For the United States, fluorspar is not just an economic concern but a national‑security imperative. The U.S. Geological Survey estimates annual consumption of roughly 370,000 tonnes, yet domestic output remains negligible, leaving the country 100% dependent on imports. The mineral appears twice on the U.S. Department of Defense’s short‑fall risk list, highlighting its importance for armor‑grade aluminium, jet‑fuel catalysts, and high‑performance batteries. Idle legacy mines and by‑product streams from limestone quarrying represent untapped domestic potential, but unlocking them will require policy incentives, investment in processing infrastructure, and a coordinated effort to build a downstream ecosystem.

Corporate activity reflects the market’s newfound urgency. Mont Royal Resources plans to extract fluorspar as a secondary product at its Ashram rare‑earth project in Quebec, leveraging existing tailings to supply local metspar demand while eyeing future Chinese contracts. Meanwhile, Australian‑listed juniors Evion Group and OD6 Metals are reviving historic Nevada deposits, aiming to re‑establish North American supply chains. Tivan’s rapid ascent, buoyed by its Speewah fluorite project in Western Australia, demonstrates how fluorspar can drive market caps into the hundreds of millions.
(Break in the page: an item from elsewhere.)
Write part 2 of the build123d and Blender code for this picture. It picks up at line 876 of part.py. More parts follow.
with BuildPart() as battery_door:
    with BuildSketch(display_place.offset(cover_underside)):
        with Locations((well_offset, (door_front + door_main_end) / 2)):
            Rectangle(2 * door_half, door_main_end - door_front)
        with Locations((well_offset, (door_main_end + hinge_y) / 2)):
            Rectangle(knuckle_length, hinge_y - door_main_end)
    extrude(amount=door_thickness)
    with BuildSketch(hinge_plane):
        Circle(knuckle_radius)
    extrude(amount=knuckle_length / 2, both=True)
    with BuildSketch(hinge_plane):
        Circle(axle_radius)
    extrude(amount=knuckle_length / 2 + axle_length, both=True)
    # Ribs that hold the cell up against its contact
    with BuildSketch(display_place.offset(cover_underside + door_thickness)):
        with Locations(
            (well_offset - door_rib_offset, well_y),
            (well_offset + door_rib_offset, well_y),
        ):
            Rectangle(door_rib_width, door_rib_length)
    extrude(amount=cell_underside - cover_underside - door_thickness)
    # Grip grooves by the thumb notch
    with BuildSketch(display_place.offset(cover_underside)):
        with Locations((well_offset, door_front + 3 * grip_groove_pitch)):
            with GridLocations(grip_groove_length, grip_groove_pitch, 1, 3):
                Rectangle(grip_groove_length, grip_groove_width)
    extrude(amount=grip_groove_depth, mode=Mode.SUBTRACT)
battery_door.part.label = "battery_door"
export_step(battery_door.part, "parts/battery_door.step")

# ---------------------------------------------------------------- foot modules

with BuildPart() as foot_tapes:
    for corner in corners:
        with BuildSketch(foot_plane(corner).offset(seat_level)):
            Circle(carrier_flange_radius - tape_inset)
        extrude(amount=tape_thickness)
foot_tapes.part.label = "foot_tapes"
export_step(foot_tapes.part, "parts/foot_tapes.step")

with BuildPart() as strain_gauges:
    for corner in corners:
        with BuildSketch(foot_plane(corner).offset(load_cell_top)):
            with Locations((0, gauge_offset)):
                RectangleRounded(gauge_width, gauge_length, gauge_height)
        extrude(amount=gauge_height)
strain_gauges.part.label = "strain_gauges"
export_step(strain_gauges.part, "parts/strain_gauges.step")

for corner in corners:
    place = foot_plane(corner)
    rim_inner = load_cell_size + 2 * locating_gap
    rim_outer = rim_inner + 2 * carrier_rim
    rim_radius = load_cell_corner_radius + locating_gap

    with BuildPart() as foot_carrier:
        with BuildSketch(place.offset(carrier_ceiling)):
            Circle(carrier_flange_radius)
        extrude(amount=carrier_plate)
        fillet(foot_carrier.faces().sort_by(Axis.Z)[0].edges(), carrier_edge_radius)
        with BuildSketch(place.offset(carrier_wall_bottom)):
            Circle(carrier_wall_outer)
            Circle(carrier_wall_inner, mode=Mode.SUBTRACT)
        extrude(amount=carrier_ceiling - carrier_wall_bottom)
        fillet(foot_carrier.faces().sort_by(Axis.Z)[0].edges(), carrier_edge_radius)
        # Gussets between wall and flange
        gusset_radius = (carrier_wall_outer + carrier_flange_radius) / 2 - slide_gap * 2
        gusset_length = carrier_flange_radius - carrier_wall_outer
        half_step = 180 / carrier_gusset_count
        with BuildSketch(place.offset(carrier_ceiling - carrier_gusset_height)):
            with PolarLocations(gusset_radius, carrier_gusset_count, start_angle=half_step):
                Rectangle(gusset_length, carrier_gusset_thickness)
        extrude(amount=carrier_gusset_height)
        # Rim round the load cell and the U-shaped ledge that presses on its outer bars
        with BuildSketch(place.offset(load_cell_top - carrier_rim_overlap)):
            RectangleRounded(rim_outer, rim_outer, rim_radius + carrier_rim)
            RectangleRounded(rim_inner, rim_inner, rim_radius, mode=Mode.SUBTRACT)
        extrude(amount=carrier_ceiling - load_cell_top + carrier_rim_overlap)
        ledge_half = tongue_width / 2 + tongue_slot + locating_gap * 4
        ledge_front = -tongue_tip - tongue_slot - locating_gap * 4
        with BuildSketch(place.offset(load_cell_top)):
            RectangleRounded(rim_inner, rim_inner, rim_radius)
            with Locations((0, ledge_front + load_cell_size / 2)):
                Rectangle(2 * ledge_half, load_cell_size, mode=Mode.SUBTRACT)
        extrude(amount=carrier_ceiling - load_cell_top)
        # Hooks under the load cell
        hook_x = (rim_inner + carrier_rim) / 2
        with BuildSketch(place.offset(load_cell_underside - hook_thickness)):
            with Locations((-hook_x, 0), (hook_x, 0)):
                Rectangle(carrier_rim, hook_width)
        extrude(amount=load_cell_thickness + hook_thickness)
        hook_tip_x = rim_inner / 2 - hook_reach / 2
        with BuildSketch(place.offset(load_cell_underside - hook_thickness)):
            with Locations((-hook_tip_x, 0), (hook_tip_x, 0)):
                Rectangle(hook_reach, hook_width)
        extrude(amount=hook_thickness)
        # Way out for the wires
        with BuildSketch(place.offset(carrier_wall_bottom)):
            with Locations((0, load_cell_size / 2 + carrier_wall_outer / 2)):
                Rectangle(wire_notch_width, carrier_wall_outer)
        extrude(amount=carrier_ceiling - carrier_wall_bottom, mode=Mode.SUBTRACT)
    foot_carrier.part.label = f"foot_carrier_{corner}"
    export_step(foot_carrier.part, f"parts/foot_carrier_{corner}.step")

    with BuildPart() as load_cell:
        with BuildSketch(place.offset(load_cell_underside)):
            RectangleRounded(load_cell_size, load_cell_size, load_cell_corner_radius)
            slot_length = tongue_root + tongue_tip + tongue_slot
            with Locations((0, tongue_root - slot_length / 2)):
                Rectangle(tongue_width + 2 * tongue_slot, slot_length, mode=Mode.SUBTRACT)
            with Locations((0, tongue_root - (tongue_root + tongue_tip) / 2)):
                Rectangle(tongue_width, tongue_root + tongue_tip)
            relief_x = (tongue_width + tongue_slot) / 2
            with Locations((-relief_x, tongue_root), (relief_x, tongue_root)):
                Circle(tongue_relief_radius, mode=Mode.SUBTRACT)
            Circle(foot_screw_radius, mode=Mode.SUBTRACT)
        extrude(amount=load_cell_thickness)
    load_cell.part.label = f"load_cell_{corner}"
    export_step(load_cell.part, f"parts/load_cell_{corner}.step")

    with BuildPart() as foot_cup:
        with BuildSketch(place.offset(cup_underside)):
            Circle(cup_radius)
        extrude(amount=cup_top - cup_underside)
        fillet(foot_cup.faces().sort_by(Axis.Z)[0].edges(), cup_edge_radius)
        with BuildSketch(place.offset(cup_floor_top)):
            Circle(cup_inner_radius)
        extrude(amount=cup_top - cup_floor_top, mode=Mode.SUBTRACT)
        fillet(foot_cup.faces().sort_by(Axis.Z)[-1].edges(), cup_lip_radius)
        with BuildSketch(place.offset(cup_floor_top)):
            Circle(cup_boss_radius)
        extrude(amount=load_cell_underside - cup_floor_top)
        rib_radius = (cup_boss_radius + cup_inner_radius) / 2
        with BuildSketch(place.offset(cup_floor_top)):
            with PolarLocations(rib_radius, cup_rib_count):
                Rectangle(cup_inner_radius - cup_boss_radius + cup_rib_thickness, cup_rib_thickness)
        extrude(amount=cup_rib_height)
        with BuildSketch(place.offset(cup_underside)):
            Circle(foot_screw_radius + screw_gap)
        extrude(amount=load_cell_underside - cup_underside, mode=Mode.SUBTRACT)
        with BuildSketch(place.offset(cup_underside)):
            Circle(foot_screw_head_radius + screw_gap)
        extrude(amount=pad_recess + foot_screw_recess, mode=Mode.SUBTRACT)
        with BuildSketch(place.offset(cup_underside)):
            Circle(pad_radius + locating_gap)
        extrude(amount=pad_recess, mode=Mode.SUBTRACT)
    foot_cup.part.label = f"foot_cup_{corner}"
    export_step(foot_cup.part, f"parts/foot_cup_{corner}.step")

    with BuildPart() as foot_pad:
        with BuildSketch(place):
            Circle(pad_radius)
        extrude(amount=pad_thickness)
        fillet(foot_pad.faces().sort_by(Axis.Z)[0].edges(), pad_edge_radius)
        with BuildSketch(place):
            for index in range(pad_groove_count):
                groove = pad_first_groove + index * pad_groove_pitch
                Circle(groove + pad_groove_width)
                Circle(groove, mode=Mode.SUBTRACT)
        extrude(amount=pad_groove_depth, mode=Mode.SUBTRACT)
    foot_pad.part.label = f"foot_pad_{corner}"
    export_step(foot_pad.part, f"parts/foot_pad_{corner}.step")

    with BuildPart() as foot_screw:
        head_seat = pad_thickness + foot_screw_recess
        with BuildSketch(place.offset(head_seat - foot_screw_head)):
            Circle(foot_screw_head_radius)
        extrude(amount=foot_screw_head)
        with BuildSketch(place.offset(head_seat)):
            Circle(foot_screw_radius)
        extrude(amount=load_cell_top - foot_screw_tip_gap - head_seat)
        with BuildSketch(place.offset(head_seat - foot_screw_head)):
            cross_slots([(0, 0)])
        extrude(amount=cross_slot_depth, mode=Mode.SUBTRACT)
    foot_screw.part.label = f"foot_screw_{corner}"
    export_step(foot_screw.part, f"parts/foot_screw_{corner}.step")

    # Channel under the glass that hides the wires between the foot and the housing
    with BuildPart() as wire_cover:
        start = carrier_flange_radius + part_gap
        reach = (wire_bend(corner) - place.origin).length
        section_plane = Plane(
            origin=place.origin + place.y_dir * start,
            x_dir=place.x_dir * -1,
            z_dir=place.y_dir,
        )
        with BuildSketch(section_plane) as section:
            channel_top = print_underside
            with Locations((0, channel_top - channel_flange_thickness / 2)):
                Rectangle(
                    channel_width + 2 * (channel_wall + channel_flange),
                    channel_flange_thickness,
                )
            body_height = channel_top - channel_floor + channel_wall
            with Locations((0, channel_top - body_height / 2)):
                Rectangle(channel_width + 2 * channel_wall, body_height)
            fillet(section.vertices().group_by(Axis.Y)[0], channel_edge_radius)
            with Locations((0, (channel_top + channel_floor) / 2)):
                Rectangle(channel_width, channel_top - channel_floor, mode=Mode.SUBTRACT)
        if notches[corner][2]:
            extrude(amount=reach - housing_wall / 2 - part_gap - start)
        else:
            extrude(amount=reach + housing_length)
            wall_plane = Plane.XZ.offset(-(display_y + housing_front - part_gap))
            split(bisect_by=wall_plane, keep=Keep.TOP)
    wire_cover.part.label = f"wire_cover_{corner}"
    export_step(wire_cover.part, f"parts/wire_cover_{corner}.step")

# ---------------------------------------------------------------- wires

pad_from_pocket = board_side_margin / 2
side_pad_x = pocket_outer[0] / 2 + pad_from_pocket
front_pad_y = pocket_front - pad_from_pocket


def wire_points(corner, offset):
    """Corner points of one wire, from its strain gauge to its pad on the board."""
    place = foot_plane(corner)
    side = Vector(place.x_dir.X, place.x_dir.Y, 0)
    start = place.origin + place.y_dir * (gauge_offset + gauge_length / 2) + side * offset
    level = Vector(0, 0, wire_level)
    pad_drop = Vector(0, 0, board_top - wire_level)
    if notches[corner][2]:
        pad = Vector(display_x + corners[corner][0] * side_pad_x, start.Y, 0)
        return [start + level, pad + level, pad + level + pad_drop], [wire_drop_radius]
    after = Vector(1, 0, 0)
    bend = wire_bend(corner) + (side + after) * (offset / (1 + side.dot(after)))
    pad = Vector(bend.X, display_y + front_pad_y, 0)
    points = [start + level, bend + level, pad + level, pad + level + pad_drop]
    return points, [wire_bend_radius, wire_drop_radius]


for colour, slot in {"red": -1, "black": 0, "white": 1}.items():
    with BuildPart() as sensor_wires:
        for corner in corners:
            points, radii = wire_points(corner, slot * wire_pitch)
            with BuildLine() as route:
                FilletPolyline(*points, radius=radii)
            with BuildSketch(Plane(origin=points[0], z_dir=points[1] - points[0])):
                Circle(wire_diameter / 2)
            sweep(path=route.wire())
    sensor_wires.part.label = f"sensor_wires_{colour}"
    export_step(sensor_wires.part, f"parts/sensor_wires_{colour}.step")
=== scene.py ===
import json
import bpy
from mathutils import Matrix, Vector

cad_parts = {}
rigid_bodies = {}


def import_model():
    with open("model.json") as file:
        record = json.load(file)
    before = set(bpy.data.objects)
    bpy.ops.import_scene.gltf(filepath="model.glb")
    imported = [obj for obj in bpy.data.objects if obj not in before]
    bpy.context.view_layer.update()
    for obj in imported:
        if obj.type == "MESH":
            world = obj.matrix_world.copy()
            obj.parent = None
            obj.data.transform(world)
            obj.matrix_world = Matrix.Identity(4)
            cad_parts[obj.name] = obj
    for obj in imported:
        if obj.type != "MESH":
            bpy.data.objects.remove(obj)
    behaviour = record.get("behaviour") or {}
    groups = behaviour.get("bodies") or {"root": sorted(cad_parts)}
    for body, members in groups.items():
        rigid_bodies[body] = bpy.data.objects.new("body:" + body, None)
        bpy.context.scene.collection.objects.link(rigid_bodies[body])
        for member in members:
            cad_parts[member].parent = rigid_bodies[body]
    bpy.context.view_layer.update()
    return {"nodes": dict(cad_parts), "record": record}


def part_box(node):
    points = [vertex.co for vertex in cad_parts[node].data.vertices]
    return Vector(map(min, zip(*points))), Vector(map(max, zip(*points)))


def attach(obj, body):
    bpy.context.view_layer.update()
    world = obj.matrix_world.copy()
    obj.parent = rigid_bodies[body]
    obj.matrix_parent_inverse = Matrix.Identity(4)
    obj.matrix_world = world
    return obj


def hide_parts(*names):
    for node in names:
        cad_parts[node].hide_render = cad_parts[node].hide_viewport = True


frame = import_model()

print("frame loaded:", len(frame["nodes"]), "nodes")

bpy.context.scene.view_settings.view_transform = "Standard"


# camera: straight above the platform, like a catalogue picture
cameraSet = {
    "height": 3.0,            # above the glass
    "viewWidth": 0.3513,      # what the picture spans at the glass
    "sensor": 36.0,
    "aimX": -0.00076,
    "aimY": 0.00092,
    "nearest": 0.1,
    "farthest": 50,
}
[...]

As pricing remains elevated and strategic concerns mount, investors and policymakers alike are likely to focus on scaling domestic production and securing a resilient fluorspar supply base.

Deal Summary

Australian miner Evion Group (ASX:EVG) announced it has reached an agreement to acquire the historic Carp fluorspar project in Nevada, covering 117.06 hectares of lode claims. The mid‑May 2026 deal adds a high‑grade fluorspar asset to Evion’s portfolio as it expands in the critical mineral sector. Deal terms were not disclosed.